"Wow, that was quick."
April 19, 2008 8:22 AM   RSS feed for this thread Subscribe

A google search confirms: "Time flies when you're having fun" is actually true, because the body's internal clock is influenced by dopamine. However, when the alarm goes off and I groggily stumble out of bed, it has been my life-long experience that times passes quickly. This seems like a contradiction.

On those mornings when I need to have some kind of food or drink in order to get moving, it seems like the minutes are only 30 seconds long. Of course this is just a perception, so I can't say any more than that. Could there be dopamine left over from happy dreams?
posted by proj08 to health & fitness (7 comments total) 3 users marked this as a favorite
I get this in the mornings too. To me it feels like a couple of different things. First of all, the morning consists of a bunch of different activities, each of which I always underestimate ("Okay, 5 minutes to shower, 2 minutes to shave, 3 minutes to get dressed...") Second (of all), I find in the mornings it's very easy to start planning the day or thinking about work, and before long I've spent a minute or two just standing and thinking without even noticing.

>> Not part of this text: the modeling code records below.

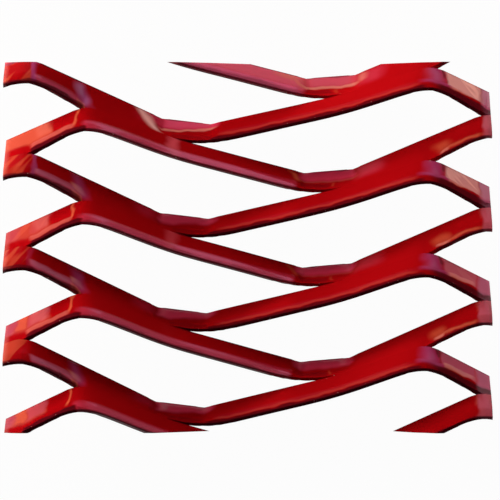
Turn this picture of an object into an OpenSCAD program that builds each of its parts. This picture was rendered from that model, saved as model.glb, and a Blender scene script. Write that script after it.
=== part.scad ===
// Cut piece of raised expanded metal sheet: plate slit in staggered rows and drawn open, so
// that every strand stands on edge and the strands meet in long slanting knots.
// The strands run along X, the rows follow each other along Y, and the sheet lies flat on its
// lowest strand edges, with the origin under the middle of the piece.

/* [Mesh] */
// Pitch of the knots along the strands
long_pitch = 168; // [140:1:210]
// Pitch of the knots across the strands
short_pitch = 38.8; // [32:0.1:48]
// Width of a strand, from cut to cut
strand_w = 12.3; // [10:0.1:14]
// Thickness of the plate that the mesh is made from
plate_t = 2; // [1.6:0.1:2.4]
// Length of a knot, where two strands stay joined
knot_l = 37.4; // [30:0.1:46]
// Sideways step from the knots of one row to the nearest knots of the next
row_shift = 60.8; // [52:0.1:74]

/* [Tooth] */
// Length of the flat tip of the tooth that draws the strands
tip_l = 20.5; // [16:0.1:25]
// How far the tooth draws a strand out of the plate
tooth_d = 25.4; // [20:0.1:30]
// How far a knot drops from its one end to its other
knot_drop = 17.5; // [14:0.1:21]
// Share by which each strand is drawn further than the one behind it
draw_gain = 0.024; // [0:0.001:0.03]
// Width of the dent that the tip leaves along the upper edge
dent_w = 7.2; // [6:0.1:8]
// Depth of that dent
dent_d = 1.6; // [0:0.1:2]

/* [Cut edges] */
// How far the edge that the tooth shears past curls over
curl_d = 1.3; // [0.4:0.1:1.6]
// Width that a strand gives up where that edge curls
curl_trim = 0.9; // [0.4:0.1:1.2]
// Gap between the two cut edges where a slit starts to open
slit_gap = 0.3; // [0.2:0.05:0.6]
// Length over which the bends of the lower edges are rounded, to either side
bend_l = 10; // [2:0.5:12]

/* [Piece] */
// How many short pitches the piece is wide
pitches = 4; // [3:1:6]
// How far the left cut runs past the ends of the knots there
left_past = 9.4; // [6:0.1:24]
// How far the right cut runs past the ends of the knots there
right_past = 2.8; // [2:0.1:24]
// How far the back cut runs past the crests of the second strand
back_past = 0; // [-3:0.1:3]
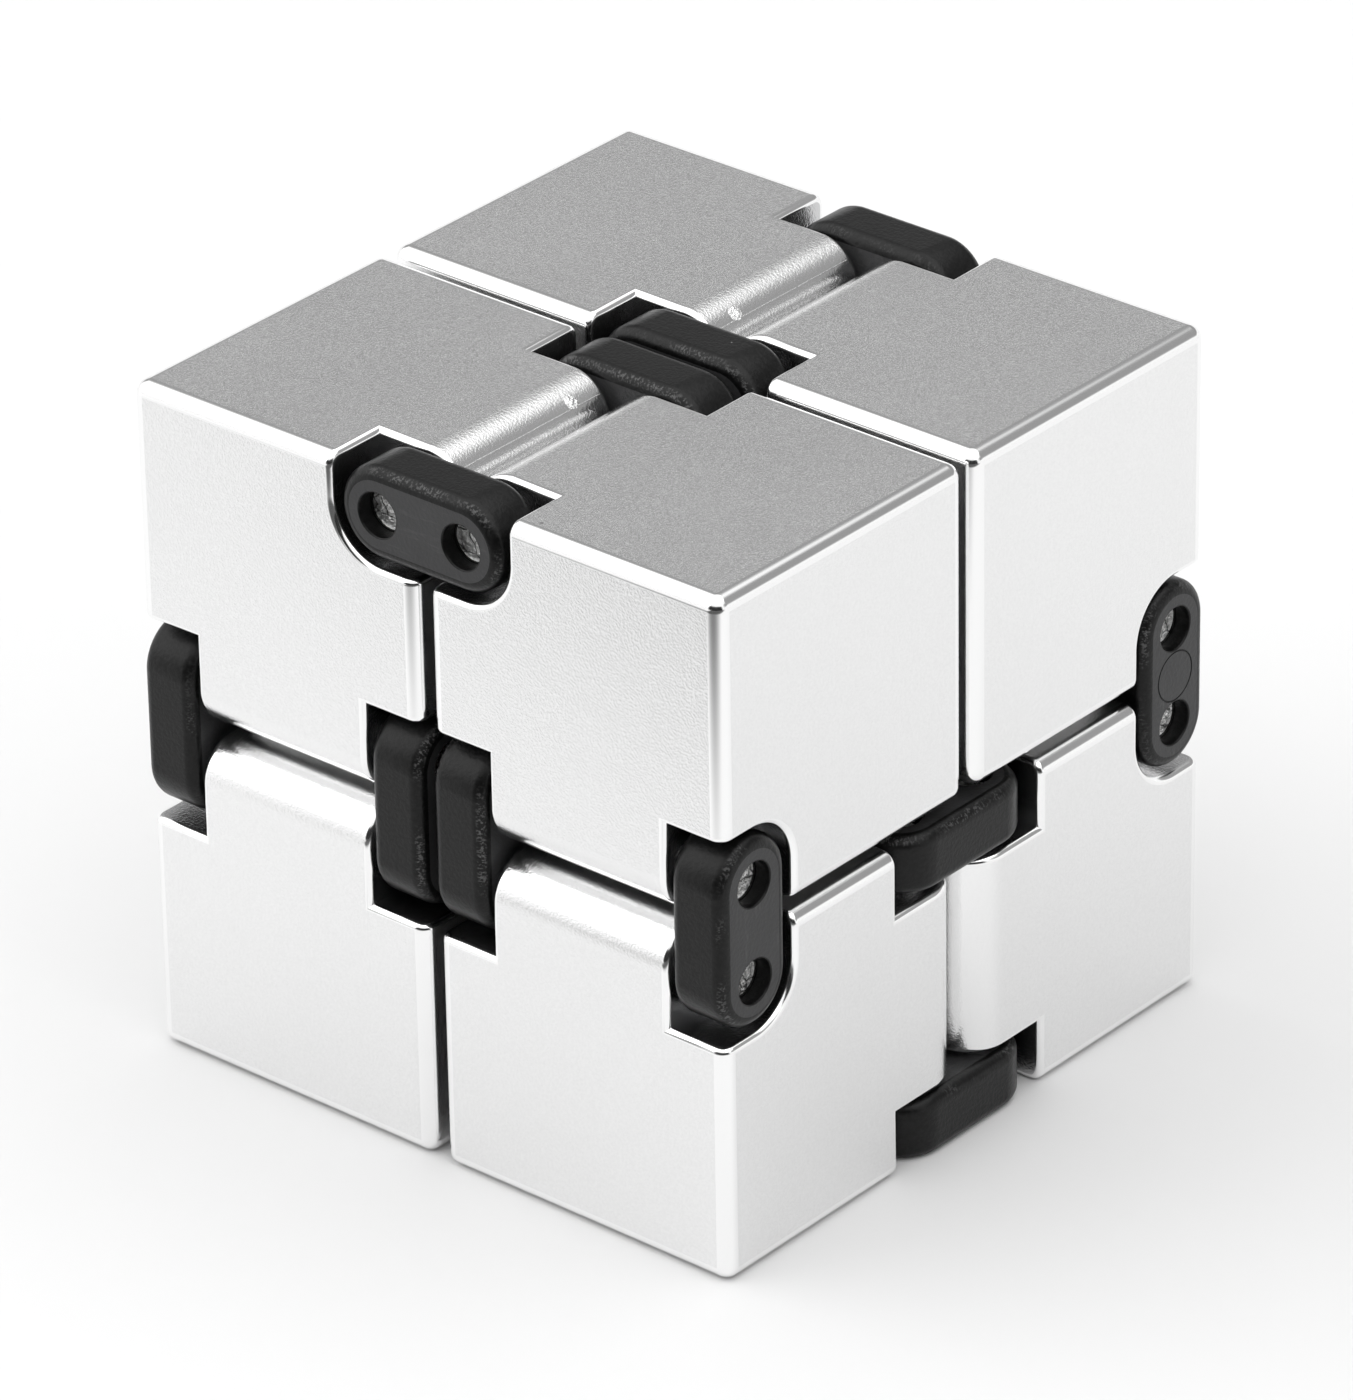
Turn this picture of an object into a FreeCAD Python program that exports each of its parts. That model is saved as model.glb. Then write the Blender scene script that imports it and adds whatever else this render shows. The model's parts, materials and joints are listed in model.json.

Reading that over, it sounds like I'm some kind of morning slob with the time perception of a newborn kitten, but those are the things that screw up my internal clock.
posted by pocams at 8:43 AM on April 19, 2008


if your question is whether or not its dopamine, i would guess not. just cuz time flies when you are having fun doesnt mean it doesnt fly at other times also.

i have that same experience in the morning. i sit down at the computer for a quick woot-check and one work related thing. i usually stop by askme for a minute and before i know it 15 minutes are gone like that.

maybe it has something to do with not quite being fully awake yet. i dunno...
posted by gcat at 8:53 AM on April 19, 2008


I guess it depends how occupied you are; if you're doing stuff and you're not bored and looking at the clock every second before long you realize it's almost 3am and you should be in bed. Plus, I imagine in the morning your brain is still 'booting up' from sleep so is still getting up to speed, and c., so your perhaps otherwise accurate sense of time is diminished. Like when one has been drinking.
posted by oxford blue at 9:59 AM on April 19, 2008


I'd have to postulate that dopamine might influence the feeling of time passing quickly, but that doesn't mean it's the *only* thing that influences it.

Whenever there really isn't enough time to do something (like get ready for work in the morning, or finish a task for a client according to an unreasonable schedule), time would seem to pass faster than you'd like. I'm sure that's why time flies for me in the morning, and of course that has nothing to do with dopamine. But on the days when I actually give myself enough time (that is, when I don't oversleep), then I have plenty and it doesn't seem to pass faster.

Then there is also the phenomenon of time passing faster when you are occupied vs. when you are idle. That in fact might be dopamine related. I don't know much about it but I imagine that when your brain and body are active and working (on whatever), it is happier than when you're sitting around with nothing to occupy yourself with. So, time flies vs. crawls.
posted by iguanapolitico at 10:07 AM on April 19, 2008


(I should have said in my 2nd paragraph, "...that has nothing to do with *having fun*.")
posted by iguanapolitico at 10:09 AM on April 19, 2008


"Time flies when you're having fun" does not imply "Time does not fly when you are having a bad time." It's a different cause. In my personal experience, time also tends to fly when I'm not paying attention -- and on mornings like you describe, I don't tend to be paying very much attention.
posted by voltairemodern at 10:28 AM on April 19, 2008


You could also be coming out of a brain wave state from being interrupted in the middle of your sleep cycle. That would make a lot of people a little foggy/tranced out until they are fully awake, thus, not noticing the passage of time. My husband swears by the info here and he absolutely refuses to use an alarm clock.

I myself tend to drift off, staring into space in the mornings, until I've had a few cups of coffee and been up for a while. You can look up brain wave states and sleep cycles in Google to find out more.